Nous pensons que notre éducation doit rester indépendante de
l’offre et la
demande de travail, et des besoins des entreprises. Ce n’est
pas à ce marché
de décider de nos apprentissages, l’école a pour but de
façonner le citoyen,
sa personnalité et ses aptitudes, et non pas de former des
unités de
production. L’école est un service public qui doit
impérativement être
autonome, pour que chaque élève s’épanouisse sans influence
extérieure
orientée. Dans cette même perspective, l’école doit donner
donner de façon
équitable un bagage culturel suffisant pour un bon
développement de l’esprit
critique.

Nous n’avons pas la prétention d’imaginer un projet de loi,
mais il nous
semble indispensable de vous communiquer nos idées, et les
grandes lignes de
la logique que nous voulons voir appliquée. C’est pourquoi
nous avons rédigé
cette lettre avec la ferme intention d’instaurer un dialogue.
Devant votre
obstination, votre mutisme, votre mépris à l’égard de notre
mouvement, qui
ne s’est jamais essoufflé, nous mettons à plat nos
revendications. Une
démocratie n’implique-t-elle pas une écoute des attentes du
peuple, et donc
aussi des lycéens qui le constituent ? Nous faisons, par la
présente lettre,
une demande officielle à notre droit d’écoute, étant donné que les
manifestations légales n’ont pas été prises en compte.

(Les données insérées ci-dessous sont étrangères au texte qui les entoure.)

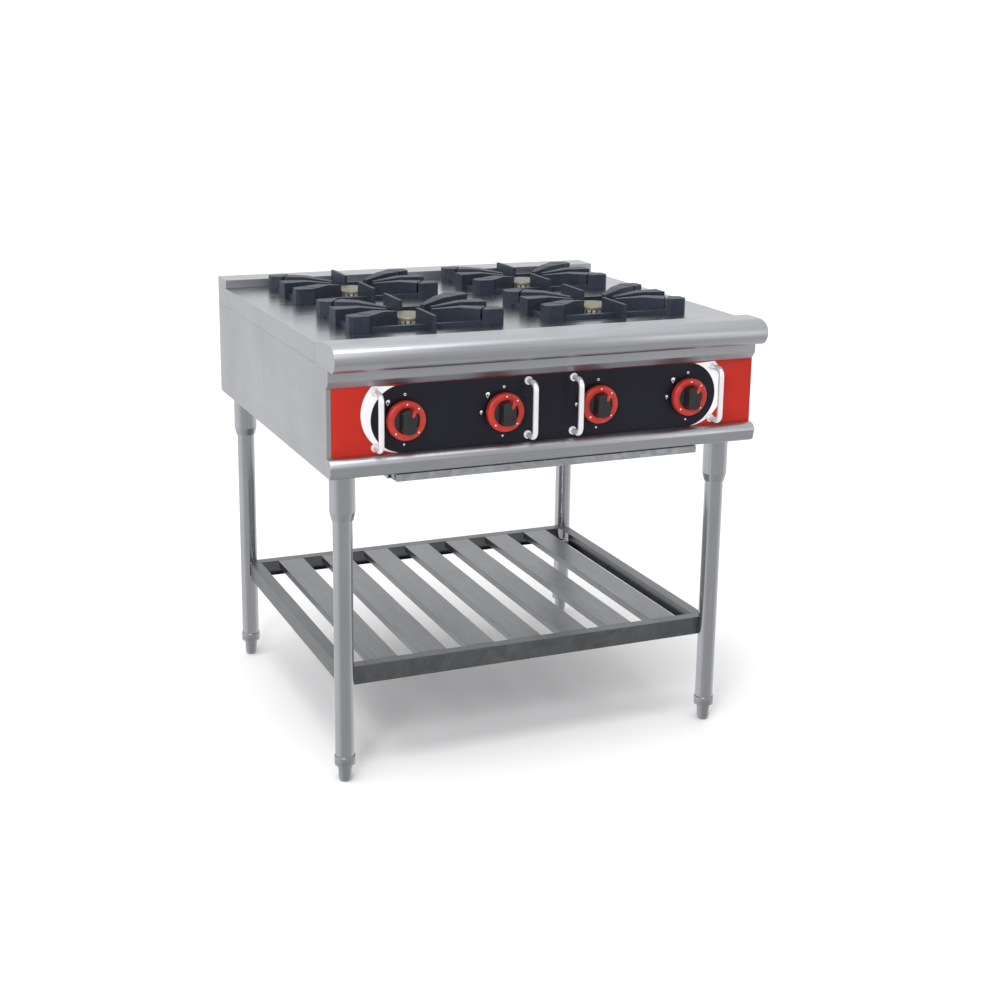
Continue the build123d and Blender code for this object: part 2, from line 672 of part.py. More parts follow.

Monsieur le ministre, rester sourd et aveugle face à un
mouvement de cette
ampleur ne nous semble pas être une attitude constructive. Ce
type de
comportement n’est pas tolérable de la part d’un gouvernant.
Vous prétendez
que ce n’est pas la rue qui gouverne, et que ce n’est pas au
nombre de
lycéens dans les rues que vous mènerez votre politique, mais
ce n’est pas en
l’ignorant que vous trouverez l’appui de la majorité.

Dans l’attente d’une réponse rapide de votre part,

Les lycéens du lycée Bellevue, Toulouse.

Information aux lycéens de Bellevue : l’occupation a cessé
pour le week end
de Pâques, pour des raisons de sécurité. Mais le blocus et
l’occupation
reprennent mardi matin : nous donnons rendez-vous à tous les
élèves de
Bellevue mardi matin, aux alentours de 4h30-5h, afin de
réinstaller
barricades et campement. Nous appelons aussi tous les lycéens
de tous les
lycées à en faire de même : nous devons rester mobilisés.